Nel primo volume lei arriva alla fine della prima guerra mondiale che aveva visto Croce neutralista. In che senso fu un’altra svolta importante per la sua vita?
«In più sensi. Nel Contributo alla critica di me stesso, scritto nell’aprile 1915 e riletto quando l’Italia sta entrando in guerra, percepisce che la guerra non durerà poco. Già nei mesi precedenti aveva messo in guardia chi si illudeva, scrivendo a Gentile di essere spaventato per il tragico spreco di vite umane. Direi, prendendo in prestito un’espressione di Stefan Zweig, che nel 1918 Croce è ancora un uomo del mondo di ieri, del lungo periodo di pace che va dal 1870 al 1914, e capisce la rottura drammatica in arrivo con la guerra. Ma quel tempo coincide con una svolta anche personale: nel 1913 è morta la compagna Angelina Zampanelli, nel 1914 ha sposato Adele Rossi ed ha scoperto la dolcezza della vita familiare, ma anche le sue preoccupazioni: muore il figlioletto Giulio per una polmonite, s’impensierisce quando una delle quattro figlie si ammala... Croce vive una separazione abbastanza netta tra microcosmo familiare e ambito pubblico. E lì si situa un’altra svolta: la sua opposizione al socialismo, alla mentalità massonica e soprattutto il suo neutralismo lo portano a essere isolato da quanti lo avevano apprezzato e sostenuto, come Prezzolini, Papini, Borgese, tutti interventisti. I giornali dell’epoca gli riservano attacchi brutali dandogli del pantofolaio, imbelle, filotedesco, ignavo. Ed è un’immagine del tutto diversa da quella del celebrato papa della cultura italiana sempre descritta. Emilio Cecchi parlerà poi di una fama costruita a fior di ceffoni».
«Tutt’e due, anzi tutt’e tre.

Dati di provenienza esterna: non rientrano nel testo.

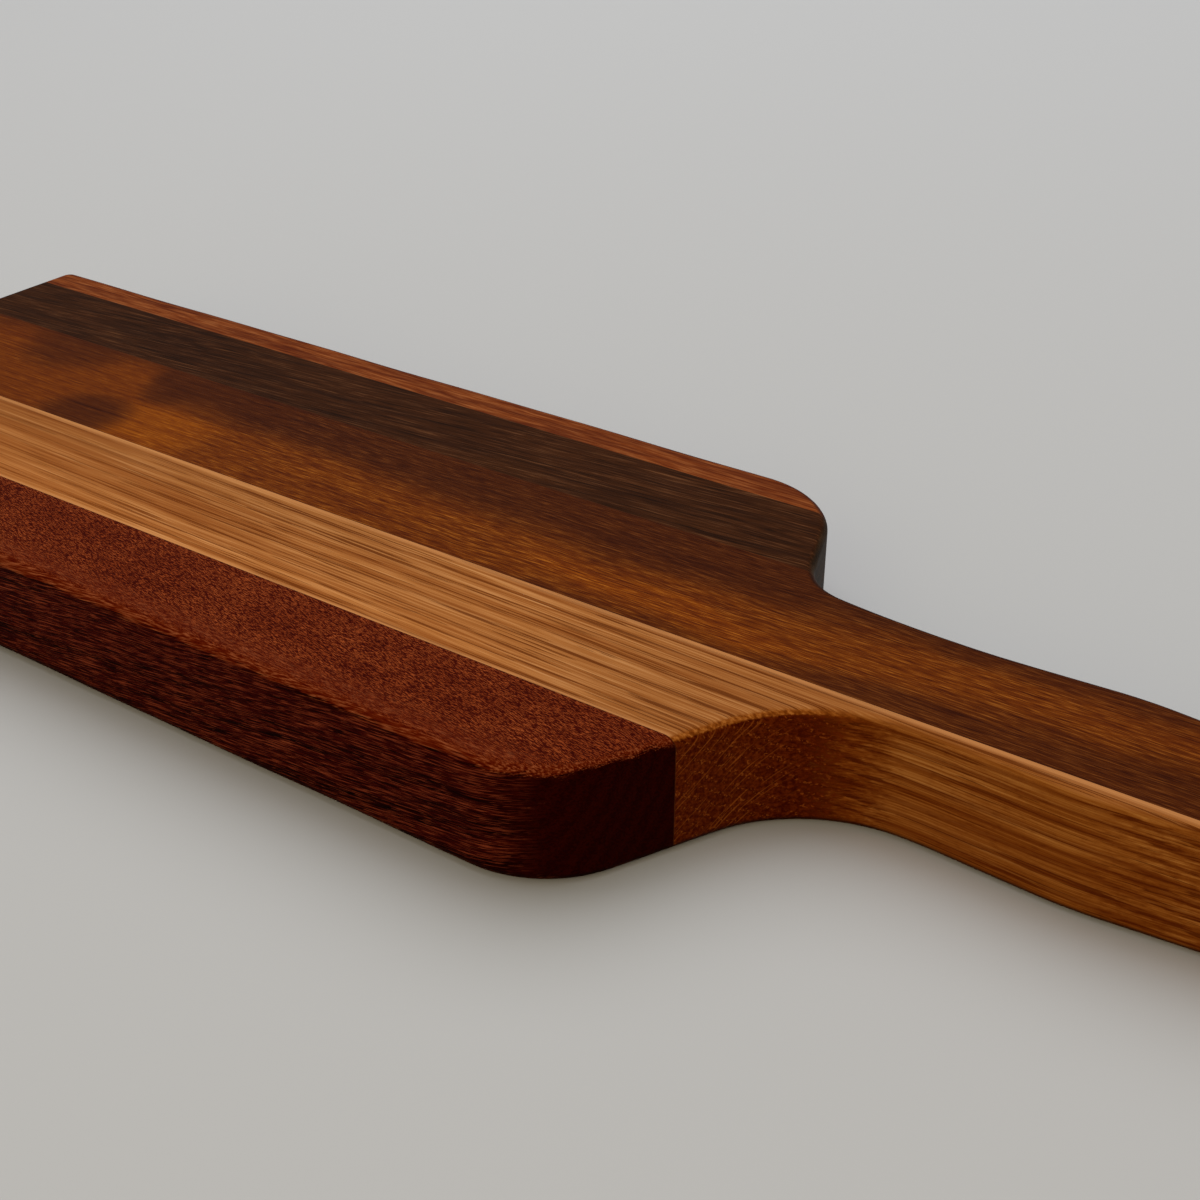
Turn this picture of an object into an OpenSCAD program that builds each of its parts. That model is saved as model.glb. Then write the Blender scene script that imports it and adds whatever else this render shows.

Anche europeo, per i suoi interessi e contatti con tutti i grandi di allora, da Mann a Einstein, per il suo continuo viaggiare. Abruzzese lo è soprattutto nei tratti caratteriali così ben descritti dalla figlia Elena. Napoletano per lo straordinario amore per la città, evidente nella legge in difesa del patrimonio artistico-ambientale come nei suoi scritti e nell’interesse per la cultura materiale. Fin nei suoi dettagli minuti».